Many of the new technologies we know will reach the tipping point of revolution and penetrate further into every aspect of our lives. The creation and practices of entrepreneurs have shown people what the future can look like. In the future, technologies such as autonomous driving, robotics, IoT, 3D printing, blockchain, and hyper-reality, multi-modal experience will mature and be applied.

Yuval Noah Harari, author of the best-seller Sapiens: A Brief History of Humanity, once predicted that future machines would know you better than you know yourself, because artificial intelligence programs would be learning about you every day, beginning at birth, reading your every email and listening to every beat of your heart. Ultimately, it would be able to help you make better choices about anything, including life-changing decisions like who to marry and when. Heavy manual labor will increasingly be handled by robots, allowing humans to spend more time thinking and with family and friends.

What can we do today to advance toward the intelligent world of 2030? The answer lies in two key concepts — technological innovation and trust-based cooperation.

Huai Jinpeng, an academician of the Chinese Academy of Sciences, once argued that choice of a direction and path has become an ability and wisdom. In his view, cooperation and communication are the best choice when facing challenges and confusion in the intelligent era.

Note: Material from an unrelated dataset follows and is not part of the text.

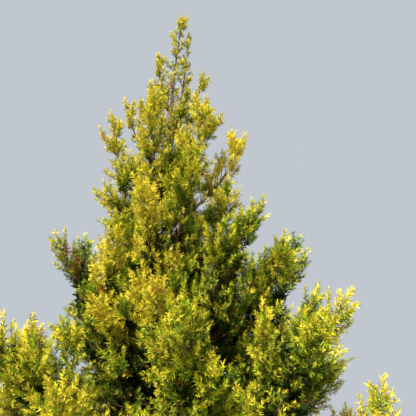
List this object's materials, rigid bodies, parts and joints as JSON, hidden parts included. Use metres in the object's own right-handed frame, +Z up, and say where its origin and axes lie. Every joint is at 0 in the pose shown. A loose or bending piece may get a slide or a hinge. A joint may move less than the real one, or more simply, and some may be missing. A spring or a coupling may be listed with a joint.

The right path to intelligent development is to ensure that we are moving in the right direction without being concerned about immediate benefits.

This is in line with Huawei's belief that to meet the needs of human development and solve the problems we face, we need to bring together the wisdom and creativity of all mankind. We must overcome challenges through an open, inclusive, collaborative, and innovative mechanism. We also need to combine industry, academia, research, and applications to address challenges and embrace opportunities with technological innovation.

Examples in this regard include:

  • Supported by governments and the coordination of industry organizations, we can work together with industry players in industry alliances to create a development environment that encourages unity and cooperation for shared success.
  • Leveraging industry and enterprise resources, we can set up innovation laboratories in universities to develop high-quality basic research talent and industry talent to meet society's need for diverse intelligent development.
  • Allowing industry challenges and the world's most pressing problems to determine the direction of scientific research, leveraging the sturdy platforms and resources of enterprises, driven by high-quality research projects, and with the leadership of scientists, academicians, and experts, we can support promising young and mid-career scientists in conducting exploratory and original basic research. This will expand China's room for maneuver and influence worldwide in basic technology research and innovation.
  • We can also identify and develop market demands, and set up R&D and application pilots for typical industry use cases based on leading enterprises to create a virtuous cycle of application, demand, and supply.

Undoubtedly, in terms of the prospect of creating a fully intelligent world by the next decade, the ability to unite the entire industry for collaborative innovation in certain areas of focus will really make a difference. Restoring the normal business order of the semiconductor industry requires rebuilding global trust and collaboration in the global value chain. As William Xu said, we need to integrate industrial challenges and academic insight, then adopt a venture capital mindset to innovate together and build the intelligent world of 2030.

In the current environment, this trust and cooperation will not be easy to restore, but with the powerful vision of an intelligent world to guide us, we believe that humanity is bound to reach a consensus.

In his book Intelligent Age, Wu Jun said that in past technological revolutions, a person, an enterprise, or even a country had only two options: join the wave and become one of the top 2%, or wait and hesitate, and then be eliminated. How can we become one of the 2% today? The simple answer is that we must ride the waves of the Intelligent Revolution.